Write out the whole listing word for word.

* Begin *

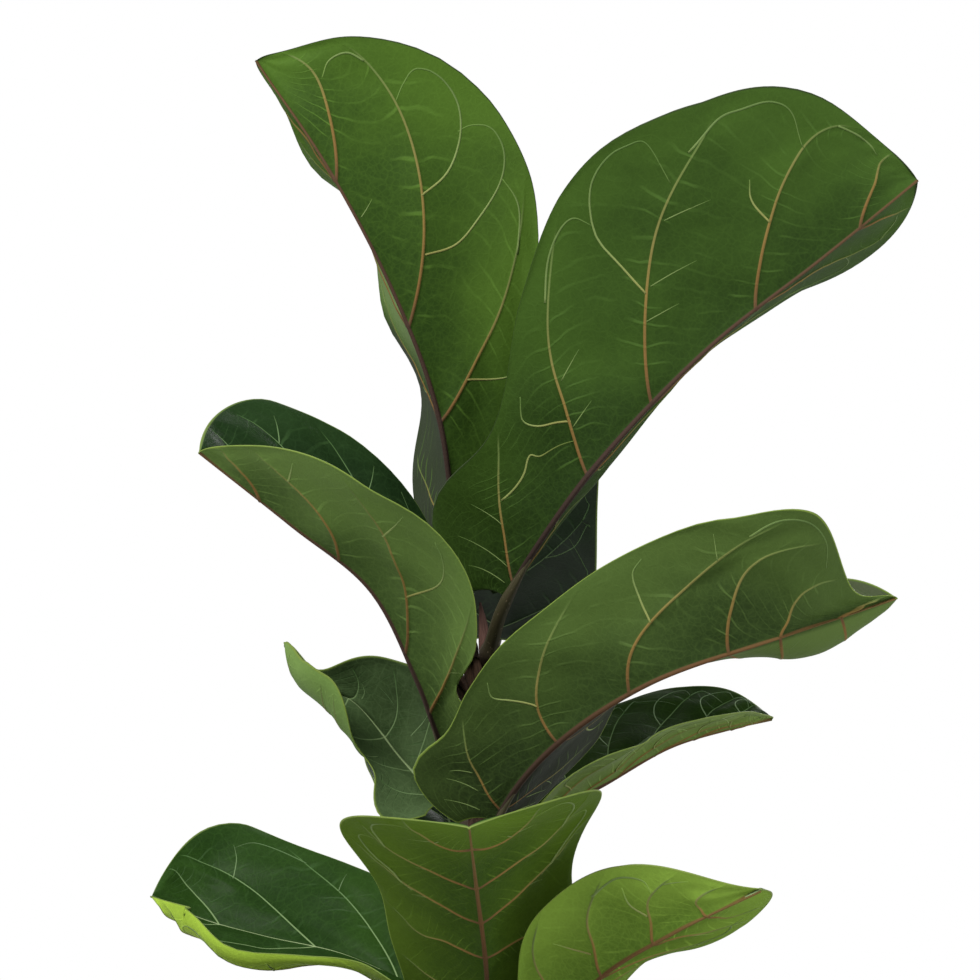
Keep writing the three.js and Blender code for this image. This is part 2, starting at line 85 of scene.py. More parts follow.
# Each side vein is the row that it passes at the midrib, at a third and two thirds of the half
# width, and at the edge. Each branch is a path of rows and shares of the half width, and one of
# two points is a thin pale rung. All are in hundredths.
PLAIN_VEINS = [[5, 7, 10, 13], [22, 24, 26, 28], [39, 42, 47, 52], [56, 61, 68, 75],
               [72, 77, 83, 88], [86, 89, 92, 95]]
VEINS = {
    "leaf_01": [[5, 8, 11, 14], [27, 31, 34, 42], [45, 55.5, 69, 86], [74, 82, 88, 95]],
    "leaf_02": [[3, 8, 11.5, 15.5], [26, 28, 29, 37], [42, 47.5, 52.5, 64],
                [65, 70.5, 78.5, 92], [87, 91.5, 93.5, 96.5]],
    "leaf_04": [[4, 6, 8, 12], [15, 19.5, 23.5, 27], [31, 43.5, 50.5, 60], [59, 63.5, 76, 86],
                [82, 87, 92, 95]],
    "leaf_05": [[3.5, 6, 8, 11.5], [26, 24, 26, 31], [44, 45.5, 55, 60], [64, 62, 61, 66],
                [74, 71.5, 68.5, 71.5], [87, 88, 90, 93]],
    "leaf_06": [[6, 8, 10, 12], [24, 24, 25, 27], [44, 41, 41, 41], [66, 59, 53, 50],
                [82, 82, 84, 88]],
    "leaf_09": [[3, 6, 10, 16], [15, 26, 37, 56], [45, 63, 82, 93], [78, 87, 92, 97]],
    "leaf_10": [[6, 8, 10, 13], [24, 25, 25, 28], [43, 42, 40, 42], [57.5, 57.5, 55, 57],
                [73, 71.5, 69, 72], [87, 84, 80, 84]],
    "leaf_11": [[12, 12, 13, 16], [30, 26, 23, 23], [48, 43, 36, 37], [61, 58, 55, 60],
                [74, 70, 67, 74], [91, 85, 86, 90]],
}
BRANCHES = {
    "leaf_01": [
        [(30, 26), (26.5, 45), (24, 62), (23, 75)], [(36, 78), (40, 86), (45.5, 83)],
        [(52, 25), (48, 43), (46.5, 61), (45.5, 81), (47, 91), (51, 92), (55, 85), (57, 78)],
        [(58.5, 41), (56, 59), (56, 74), (57.5, 84), (60, 90), (64, 93), (68, 90), (69.5, 80),
         (70, 70)],
        [(78, 84), (82, 87), (85, 78), (85.5, 60)], [(66, 3), (66.5, 16)]],
    "leaf_02": [
        [(10.5, 53), (15, 49), (17.5, 50), (20, 37), (27, 19)], [(8.5, 38), (7, 71)],
        [(4.5, 12), (3, 70)], [(2, 8), (1, 61)], [(28, 27), (22, 47), (19, 67), (20, 77)],
        [(29, 45), (34, 44)], [(28, 24), (33, 23)],
        [(30, 78), (32, 87), (35, 89), (38, 86), (41, 76)],
        [(48, 38), (45, 53), (42, 68), (41, 79), (41, 90), (43, 95), (46, 95), (49, 92), (53, 73)],
        [(52, 60), (60, 59)], [(49, 39), (57, 37)], [(47, 28), (53, 25)],
        [(56, 82), (62, 91), (67, 92), (73, 93), (77, 87), (79, 68)],
        [(71, 36), (68, 50), (68, 60)], [(86, 86), (91, 87), (93, 77)]],
    "leaf_04": [
        [(74, 62), (73, 74), (72, 86)], [(49, 56), (46, 71), (43, 88)],
        [(41, 27), (37, 50), (35, 67), (35, 81), (36.5, 91)], [(21, 45), (18, 70)]],
    "leaf_05": [
        [(6, 48), (4, 66)], [(4, 30), (3, 65)], [(1, 26), (1, 75)],
        [(24, 36), (19, 56), (16, 73), (16, 87)], [(47, 40), (43, 59), (39, 81), (39, 90)],
        [(55, 67), (50, 89)], [(57, 82), (58, 92), (61, 95), (65, 95), (68, 88)]],
    "leaf_06": [
        [(30, 30), (27, 48), (26, 66)], [(56, 34), (53, 50), (52, 64)], [(42, 50), (46, 66)]],
    "leaf_09": [
        [(74, 50), (72, 67), (72, 82)], [(36, 64), (34, 75), (32, 87)],
        [(45, 83), (54, 86), (64, 85), (72, 78)]],
    "leaf_10": [
        [(56.5, 27), (51, 43), (46, 61)], [(70, 45), (65, 60), (62, 80)],
        [(55, 80), (60, 90), (66, 86), (69, 74)], [(70, 83), (75, 90)]],
    "leaf_11": [
        [(54, 55), (58, 80), (63, 88), (67, 78)], [(67, 70), (73, 84), (80, 86), (86, 70)],
        [(70, 35), (64, 50)], [(86, 40), (78, 60)], [(57, 40), (50, 60)]],
}
# Generic forks and loops: (how far along its vein, how far ahead of that place, share), and the
# share at which a loop meets the next vein.
PLAIN_FORK = [(0.42, 0, 0.42), (0.42, -0.022, 0.58), (0.42, -0.024, 0.76), (0.5, 0, 0.89),
              (0.86, -0.03, 0.93), (0.86, -0.004, 0.84)]
PLAIN_LOOP = [(0.84, 0, 0.84), (0.86, 0.02, 0.91), (0.86, 0.05, 0.86)]
LOOP_END = 0.68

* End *

- The result
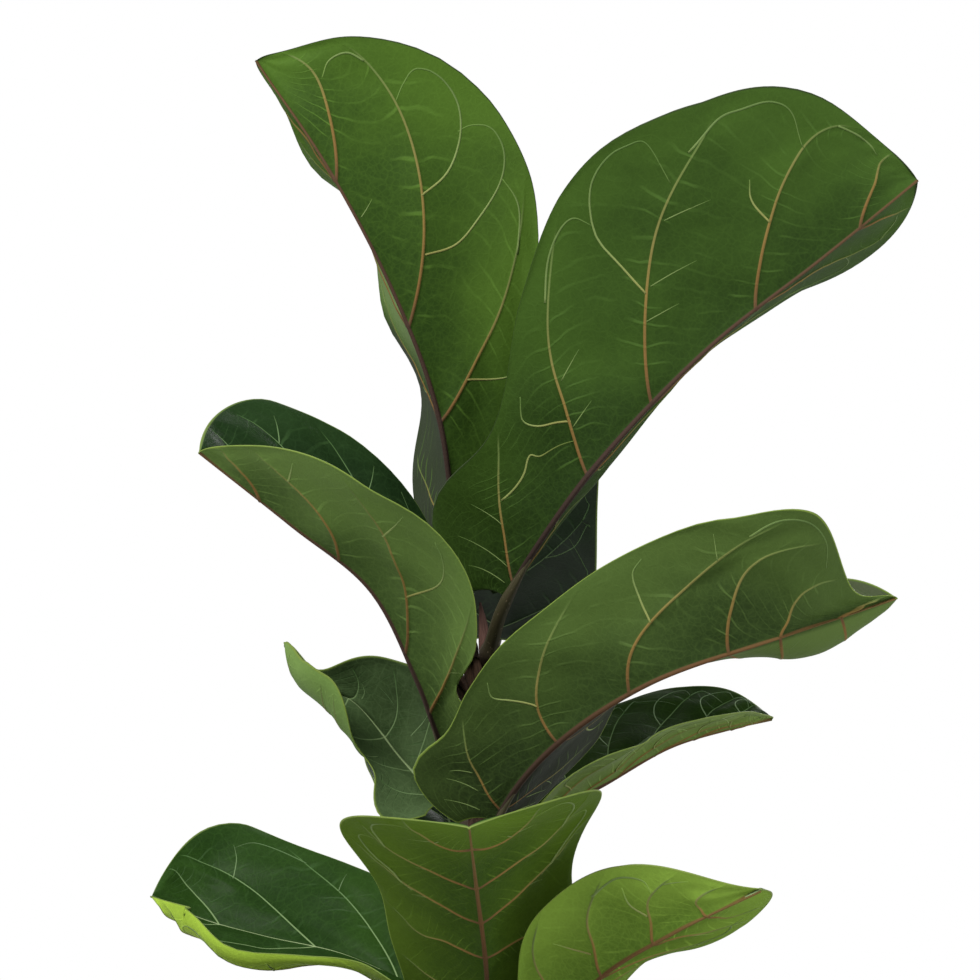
Keep writing the three.js and Blender code for this image. This is part 2, starting at line 85 of scene.py. More parts follow.
# Each side vein is the row that it passes at the midrib, at a third and two thirds of the half
# width, and at the edge. Each branch is a path of rows and shares of the half width, and one of
# two points is a thin pale rung. All are in hundredths.
PLAIN_VEINS = [[5, 7, 10, 13], [22, 24, 26, 28], [39, 42, 47, 52], [56, 61, 68, 75],
               [72, 77, 83, 88], [86, 89, 92, 95]]
VEINS = {
    "leaf_01": [[5, 8, 11, 14], [27, 31, 34, 42], [45, 55.5, 69, 86], [74, 82, 88, 95]],
    "leaf_02": [[3, 8, 11.5, 15.5], [26, 28, 29, 37], [42, 47.5, 52.5, 64],
                [65, 70.5, 78.5, 92], [87, 91.5, 93.5, 96.5]],
    "leaf_04": [[4, 6, 8, 12], [15, 19.5, 23.5, 27], [31, 43.5, 50.5, 60], [59, 63.5, 76, 86],
                [82, 87, 92, 95]],
    "leaf_05": [[3.5, 6, 8, 11.5], [26, 24, 26, 31], [44, 45.5, 55, 60], [64, 62, 61, 66],
                [74, 71.5, 68.5, 71.5], [87, 88, 90, 93]],
    "leaf_06": [[6, 8, 10, 12], [24, 24, 25, 27], [44, 41, 41, 41], [66, 59, 53, 50],
                [82, 82, 84, 88]],
    "leaf_09": [[3, 6, 10, 16], [15, 26, 37, 56], [45, 63, 82, 93], [78, 87, 92, 97]],
    "leaf_10": [[6, 8, 10, 13], [24, 25, 25, 28], [43, 42, 40, 42], [57.5, 57.5, 55, 57],
                [73, 71.5, 69, 72], [87, 84, 80, 84]],
    "leaf_11": [[12, 12, 13, 16], [30, 26, 23, 23], [48, 43, 36, 37], [61, 58, 55, 60],
                [74, 70, 67, 74], [91, 85, 86, 90]],
}
BRANCHES = {
    "leaf_01": [
        [(30, 26), (26.5, 45), (24, 62), (23, 75)], [(36, 78), (40, 86), (45.5, 83)],
        [(52, 25), (48, 43), (46.5, 61), (45.5, 81), (47, 91), (51, 92), (55, 85), (57, 78)],
        [(58.5, 41), (56, 59), (56, 74), (57.5, 84), (60, 90), (64, 93), (68, 90), (69.5, 80),
         (70, 70)],
        [(78, 84), (82, 87), (85, 78), (85.5, 60)], [(66, 3), (66.5, 16)]],
    "leaf_02": [
        [(10.5, 53), (15, 49), (17.5, 50), (20, 37), (27, 19)], [(8.5, 38), (7, 71)],
        [(4.5, 12), (3, 70)], [(2, 8), (1, 61)], [(28, 27), (22, 47), (19, 67), (20, 77)],
        [(29, 45), (34, 44)], [(28, 24), (33, 23)],
        [(30, 78), (32, 87), (35, 89), (38, 86), (41, 76)],
        [(48, 38), (45, 53), (42, 68), (41, 79), (41, 90), (43, 95), (46, 95), (49, 92), (53, 73)],
        [(52, 60), (60, 59)], [(49, 39), (57, 37)], [(47, 28), (53, 25)],
        [(56, 82), (62, 91), (67, 92), (73, 93), (77, 87), (79, 68)],
        [(71, 36), (68, 50), (68, 60)], [(86, 86), (91, 87), (93, 77)]],
    "leaf_04": [
        [(74, 62), (73, 74), (72, 86)], [(49, 56), (46, 71), (43, 88)],
        [(41, 27), (37, 50), (35, 67), (35, 81), (36.5, 91)], [(21, 45), (18, 70)]],
    "leaf_05": [
        [(6, 48), (4, 66)], [(4, 30), (3, 65)], [(1, 26), (1, 75)],
        [(24, 36), (19, 56), (16, 73), (16, 87)], [(47, 40), (43, 59), (39, 81), (39, 90)],
        [(55, 67), (50, 89)], [(57, 82), (58, 92), (61, 95), (65, 95), (68, 88)]],
    "leaf_06": [
        [(30, 30), (27, 48), (26, 66)], [(56, 34), (53, 50), (52, 64)], [(42, 50), (46, 66)]],
    "leaf_09": [
        [(74, 50), (72, 67), (72, 82)], [(36, 64), (34, 75), (32, 87)],
        [(45, 83), (54, 86), (64, 85), (72, 78)]],
    "leaf_10": [
        [(56.5, 27), (51, 43), (46, 61)], [(70, 45), (65, 60), (62, 80)],
        [(55, 80), (60, 90), (66, 86), (69, 74)], [(70, 83), (75, 90)]],
    "leaf_11": [
        [(54, 55), (58, 80), (63, 88), (67, 78)], [(67, 70), (73, 84), (80, 86), (86, 70)],
        [(70, 35), (64, 50)], [(86, 40), (78, 60)], [(57, 40), (50, 60)]],
}
# Generic forks and loops: (how far along its vein, how far ahead of that place, share), and the
# share at which a loop meets the next vein.
PLAIN_FORK = [(0.42, 0, 0.42), (0.42, -0.022, 0.58), (0.42, -0.024, 0.76), (0.5, 0, 0.89),
              (0.86, -0.03, 0.93), (0.86, -0.004, 0.84)]
PLAIN_LOOP = [(0.84, 0, 0.84), (0.86, 0.02, 0.91), (0.86, 0.05, 0.86)]
LOOP_END = 0.68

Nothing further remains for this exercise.